§ Task input:
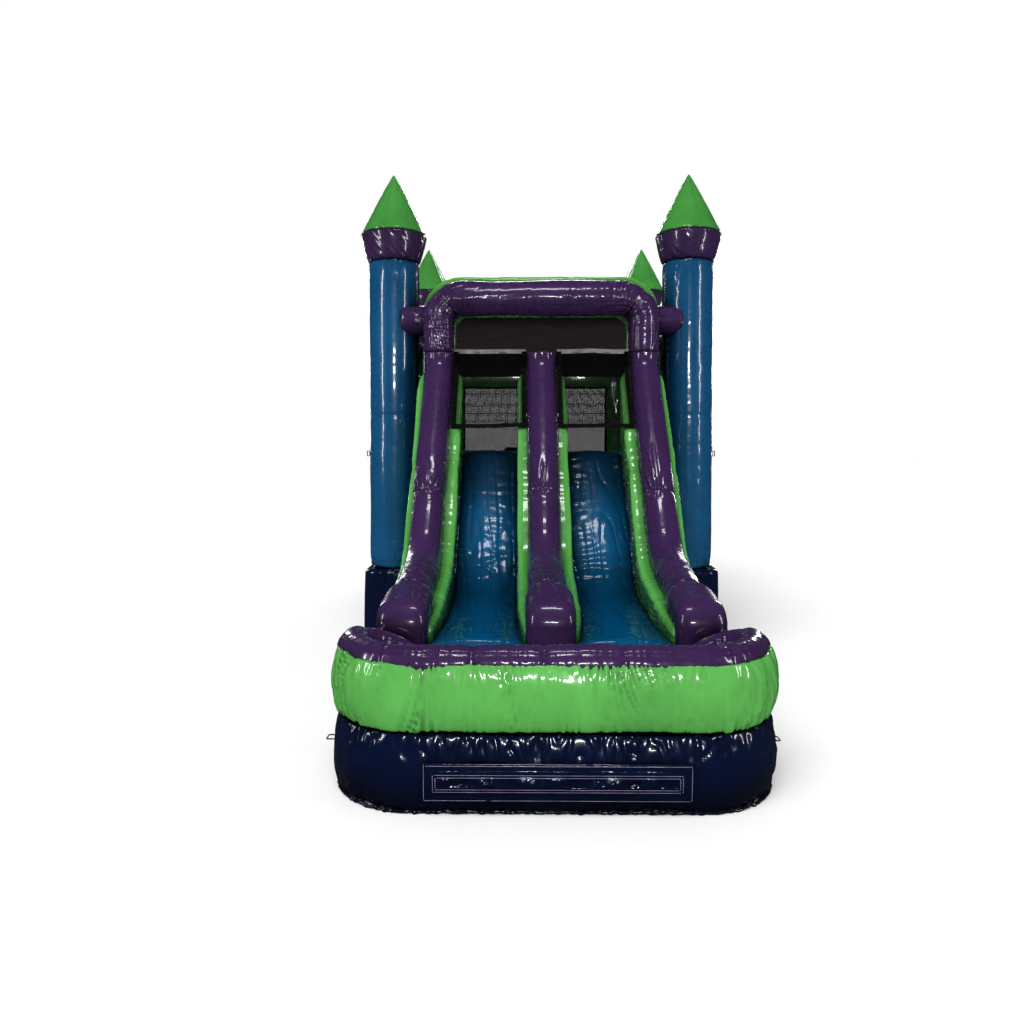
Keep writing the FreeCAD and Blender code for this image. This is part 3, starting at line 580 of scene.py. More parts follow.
PLASTIC = moulded("blower_plastic", linear(222, 120, 30), 0.45)
BLACK_PLASTIC = moulded("black_plastic", linear(24, 24, 26), 0.45)
MOTOR_PAINT = moulded("motor_paint", linear(46, 48, 52), 0.4, 0.4)
RUBBER = moulded("black_rubber", linear(18, 18, 18), 0.75)
RED_PLASTIC = moulded("red_plastic", linear(190, 22, 22), 0.3)


# ---------------------------------------------------------------- wrinkled tubes


def tube_wrinkles(
    rings, seed, cross_seams=(), crease=0.0012, gather=0.010, seam_angles=(), ends=0.012, reach=0.16
):
    """How far each point of a tube moves: seams across it, seams along it, gathers and creases."""
    along, around = lengths(rings)
    total = along[-1, 0]
    girth = around[:, -1:] + np.linalg.norm(rings[:, -1:] - rings[:, :1], axis=-1)
    amount = 0.004 * noise(rings, 0.7, seed)
    patches = np.clip(noise(rings, 0.9, seed + 2), 0, 1)
    amount -= crease * (1 + 2.5 * patches) * creases(rings, 0.24, seed + 3, 0.55)
    for i, seam in enumerate([*cross_seams, 0.0, total]):
        strength = gather if i < len(cross_seams) else ends
        away = along - seam
        amount -= strength * 0.7 * pinch(away, 0.009)
        amount -= strength * near(away, 0.06)
        amount -= strength * gathers(around, away, 0.05, reach, seed + 10 + i * 3)
    for i, share in enumerate(seam_angles):
        away = (around - share * girth + girth / 2) % girth - girth / 2
        amount -= 0.005 * pinch(away, 0.007)
        amount -= gather * 0.8 * gathers(along, away, 0.045, 0.075, seed + 40 + i * 3)
    return amount - np.median(amount)


def straight_tube(start, end, radius, side, seed, spacing=0.014, **wrinkles):
    """Wrinkled rings from one point to another."""
    path = resampled(np.array([start, end], float), spacing)
    rings = tube_rings(path, radius, side, int(2 * math.pi * radius / spacing))
    return puffed(rings, tube_wrinkles(rings, seed, **wrinkles))


# ---------------------------------------------------------------- towers


CAP_AROUND = 150             # points round a collar or a cone
GORES = 4


def tower_rings(seed, spacing=0.02):
    """A column round the z axis at the origin, with a seam near its foot and its head tucked in."""
    foot, head = TOWER_LOW[2], TOWER_HIGH[2]
    heights = np.linspace(foot, head, int((head - foot) / spacing))
    around = int(2 * math.pi * TOWER_RADIUS / spacing)
    rings = tube_rings(upright_path(heights), TOWER_RADIUS - 0.006, X, around)
    return puffed(rings, tube_wrinkles(rings, seed, TOWER_SEAMS, 0.0010, 0.0045, (0.1, 0.6)))


def collar_rings(seed, spacing=0.014):
    """The flared ring: it widens upwards, with puckers along both sewn edges."""
    low, high = COLLAR_LOW[2], COLLAR_HIGH[2]
    heights = np.linspace(low, high, int((high - low) / spacing))
    share = (heights - low) / (high - low)
    radii = TOWER_RADIUS + 0.006 + (CONE_RADIUS - TOWER_RADIUS - 0.004) * share
    radii += 0.004 * np.sin(math.pi * share) - 0.010 * np.exp(-share / 0.06)
    rings = tube_rings(upright_path(heights), radii, X, CAP_AROUND)
    _, around = lengths(rings)
    height = rings[..., 2]
    amount = -0.012 * gathers(around, height - low, 0.05, 0.10, seed)
    amount -= 0.012 * gathers(around, height - high, 0.05, 0.10, seed + 5)
    amount += 0.003 * noise(rings, 0.25, seed)
    return puffed(rings, amount)


def cone_rings(seed, spacing=0.014):
    """The pointed roof: a tight cone of sewn gores that rounds in under its lower edge."""
    low, high = CONE_LOW[2], CONE_HIGH[2]
    share = np.linspace(0, 1, int((high - low) / spacing))
    heights = low + (high - low) * share
    radii = (CONE_RADIUS - 0.004) * (1 - share) ** 0.94 + 0.008
    radii[0] *= 0.90
    radii[1] *= 0.975
    rings = tube_rings(upright_path(heights), radii, X, CAP_AROUND)
    angle = np.linspace(0, 2 * math.pi, CAP_AROUND, endpoint=False)
    seam = np.abs(np.sin(angle * GORES / 2 + 0.4)) * 2 / GORES * radii[:, None]
    _, around = lengths(rings)
    amount = -0.006 * pinch(seam, 0.010) - 0.009 * gathers(around, rings[..., 2] - low, 0.045, 0.09, seed)
    amount -= 0.0025 * creases(rings, 0.2, seed + 2, 0.3)
    amount -= 0.004 * gathers(rings[..., 2], seam, 0.05, 0.05, seed + 7)
    return puffed(rings, amount * np.clip(radii / 0.05, 0, 1)[:, None])


TOWER_PLACES = {"front_left": (-1, -1), "front_right": (1, -1), "rear_right": (1, 1), "rear_left": (-1, 1)}


def make_towers():
    """Four columns, and the collars and cones on their heads."""
    collars, cones = [], []
    for number, (place, (side, depth)) in enumerate(TOWER_PLACES.items()):
        shift = np.array([side * TOWER_AT, depth * TOWER_AT, 0])
        seed = 100 + number * 20
        column = spun(tower_rings(seed), 37 * number) + shift
        skin("column_" + place, [column], BLUE, "tower_" + place)
        collars.append(collar_rings(seed + 7) + shift)
        cones.append(spun(cone_rings(seed + 9), 23 * number) + shift)
    skin("collars", collars, PURPLE, "tower_collars")
    skin("cone_roofs", cones, CONE_GREEN, "tower_cones")


# ---------------------------------------------------------------- arch and rails


ARCH_AROUND, RAIL_AROUND = 110, 120      # points round a ring


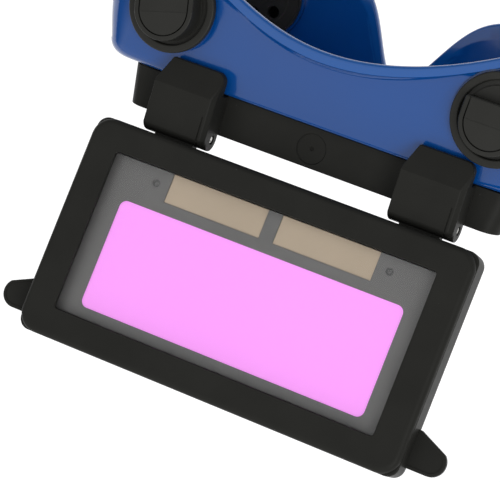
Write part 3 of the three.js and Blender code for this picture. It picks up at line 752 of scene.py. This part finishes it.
def hinge_pin(side):
    node = f"hinge_pin_{side}"
    low, high = node_box(node)
    radius = (high.z - low.z) / 2
    half = (high.x - low.x) / 2
    end = [(radius - 0.35, -half), (radius, -half + 0.35), (radius, half - 0.35), (radius - 0.35, half)]
    profile = [(0, -half + 0.15), (0.45, -half + 0.1), (0.6, -half), *end, (0.6, half), (0.45, half - 0.1),
               (0, half - 0.15)]
    centre = (low + high) / 2
    placed = Matrix.Translation(centre) @ Matrix.Rotation(math.pi / 2, 4, "Y")
    pin = lathe(f"pin_{side}", profile, 48)
    return present(finish_mesh(pin, placed), "goggle_body", "steel", STEEL, node)


# ---------- vents ----------

def vent_base(corner):
    under, floor, sleeve, bore = -7.4, -5.8, 11.4, 9.9
    hole_circle, hole_radius = 5.8, 2.0
    flange, top, dish = 12.6, -0.3, 0.35
    profile = [(0, under), (8.4, under), (8.8, under + dish), (11.9, under + dish), (12.3, under)]
    profile += [(flange, under + 0.3), (flange, floor), (sleeve, floor), (sleeve, top), (bore, top)]
    profile += [(bore, floor), (0, floor)]
    base = lathe(f"vent_plug_{corner}", profile, 96)
    holes = []
    for i in range(5):
        angle = i * 2 * math.pi / 5
        at = Matrix.Translation((hole_circle * math.cos(angle), hole_circle * math.sin(angle), 0))
        holes.append(disc("hole", hole_radius, under - 1, floor + 1, at, 24))
    cut(base, *holes)
    placed = vent_frame(corner)
    return present(finish_mesh(base, placed), "goggle_body", "vent_black", VENT_BLACK, f"vent_base_{corner}")


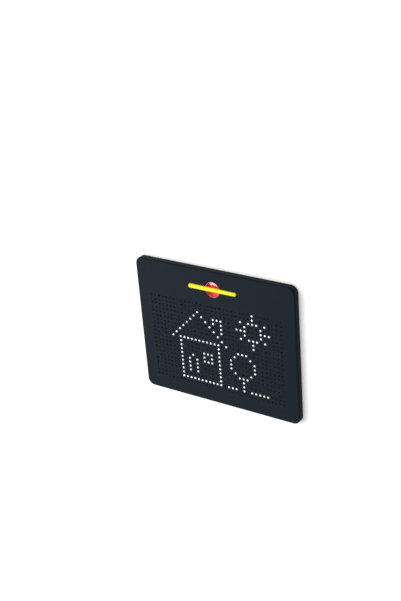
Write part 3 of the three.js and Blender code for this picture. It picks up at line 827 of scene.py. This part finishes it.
def stroke_holes(lines):
    """The holes that the lines of a stroke pass, each once."""
    holes = []
    for line in lines:
        for (column, row), (next_column, next_row) in zip(line, line[1:]):
            steps = max(abs(next_column - column), abs(next_row - row))
            for step in range(steps + 1):
                hole = (
                    column + (next_column - column) * step // steps,
                    row + (next_row - row) * step // steps,
                )
                if hole not in holes:
                    holes.append(hole)
    return holes


def beads_at(holes, z, lines):
    """A ball at each of some holes, with its middle at a height."""
    return set_down(ball(lines), np.array([(*hole_place(*hole), z) for hole in holes]))


# Back cover, feet and screws

def back_cover_shape():
    """The cover's plate with its rounded edge, a stepped hole for each screw, a shallow seat for
    each foot, and the lip that stands inside the side walls."""
    head_radius = SCREW_HEAD_RADIUS + SEAT_GAP
    pad_radius = head_radius + SCREW_PAD_WALL
    foot_radius = (foot_high[0] - foot_low[0]) / 2 + SEAT_GAP
    seat_z = BACK_Z + FOOT_RECESS
    top_z = BACK_Z + BACK_SKIN
    hole_profile = [
        (head_radius + SEAM_EDGE, BACK_Z), (head_radius, BACK_Z + SEAM_EDGE),
        (head_radius, SCREW_SEAT_Z), (PILOT_RADIUS, SCREW_SEAT_Z), (PILOT_RADIUS, SCREW_PAD_Z),
        (pad_radius, SCREW_PAD_Z), (pad_radius, top_z),
    ]
    seat_profile = [(foot_radius, BACK_Z), (foot_radius, seat_z), (0, seat_z)]
    edge = [
        case_loop(inset, BACK_Z + drop)
        for inset, drop in quarter_round(BACK_EDGE_RADIUS, BACK_EDGE_STEPS)
    ]
    lip_inset = SIDE_WALL + SEAT_GAP
    lip_top = cover_high[2]
    lip = [
        case_loop(lip_inset, top_z), case_loop(lip_inset, lip_top),
        case_loop(lip_inset + LIP_WALL, lip_top), case_loop(lip_inset + LIP_WALL, top_z),
    ]
    parts, low_loops, high_loops = [], [], []
    for centre in node_places(SCREW_NAMES):
        rings = turned_rings(hole_profile, centre, SCREW_HOLE_SIDES)
        parts.append(loft(rings))
        low_loops.append(rings[0])
        high_loops.append(rings[-1])
    for centre in node_places(FOOT_NAMES):
        rings = turned_rings(seat_profile, centre, FOOT_SIDES)
        parts.append(loft(rings))
        low_loops.append(rings[0])
    parts += [
        flat_face(edge[0], low_loops),
        loft([*edge, case_loop(0, top_z - SEAM_EDGE), case_loop(SEAM_EDGE, top_z), lip[0]]),
        loft(lip),
        flat_face(lip[-1], high_loops),
    ]
    return joined(parts)


def foot_shape(name):
    """A round rubber foot: a profile turned about its middle, with a rounded edge and a ring groove
    in its sole at each share of its radius, with slanted sides."""
    low, high = frame_box(name)
    radius = (high[0] - low[0]) / 2
    centre = (low + high) / 2
    edge_round = quarter_round(FOOT_EDGE_ROUND, FOOT_EDGE_STEPS)
    edge = [(radius - drop, draw) for draw, drop in edge_round[::-1]]
    sole = [(0, 0)]
    for share in FOOT_GROOVE_SHARES:
        for across, down in FOOT_GROOVE_SECTION:
            sole.append((radius * share + across * FOOT_GROOVE_HALF, down * FOOT_GROOVE_DEPTH))
    return turned([*sole, *edge, (radius, high[2]), (0, high[2])], centre, FOOT_SIDES)


def screw_shape(name):
    """A pan head with a cross recess, and a plain shank with its point. The head's face is domed by
    the square of a ring's share of the radius. It dips where the smaller of a place's two distances
    from the cross's lines is less than half an arm's width."""
    low, high = frame_box(name)
    centre = (low + high) / 2
    flat_radius = SCREW_HEAD_RADIUS - SCREW_HEAD_ROUND
    angle = full_turn(SCREW_SIDES)
    rows = []
    for share in SCREW_RING_SHARES:
        x, y = share * flat_radius * np.cos(angle), share * flat_radius * np.sin(angle)
        in_arm = np.minimum(np.abs(x), np.abs(y)) < CROSS_HALF_WIDTH
        inside = in_arm & (share * flat_radius < CROSS_REACH)
        z = low[2] + np.where(inside, CROSS_DEPTH, SCREW_HEAD_DOME * share ** 2)
        rows.append(np.column_stack((centre[0] + x, centre[1] + y, z)))
    rim = [
        (SCREW_HEAD_RADIUS - drop, low[2] + SCREW_HEAD_DOME + draw)
        for draw, drop in quarter_round(SCREW_HEAD_ROUND, SCREW_HEAD_STEPS)[::-1]
    ]
    head_top = low[2] + SCREW_HEAD_HEIGHT
    body = [
        *rim[1:], (SCREW_HEAD_RADIUS, head_top), (SCREW_RADIUS, head_top),
        (SCREW_RADIUS, high[2] - SCREW_POINT), (0, high[2]),
    ]
    return loft([*rows, *turned_rings(body, centre, SCREW_SIDES)])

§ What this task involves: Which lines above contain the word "picks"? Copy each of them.

§ Result for this exercise:
Write part 3 of the three.js and Blender code for this picture. It picks up at line 752 of scene.py. This part finishes it.
Write part 3 of the three.js and Blender code for this picture. It picks up at line 827 of scene.py. This part finishes it.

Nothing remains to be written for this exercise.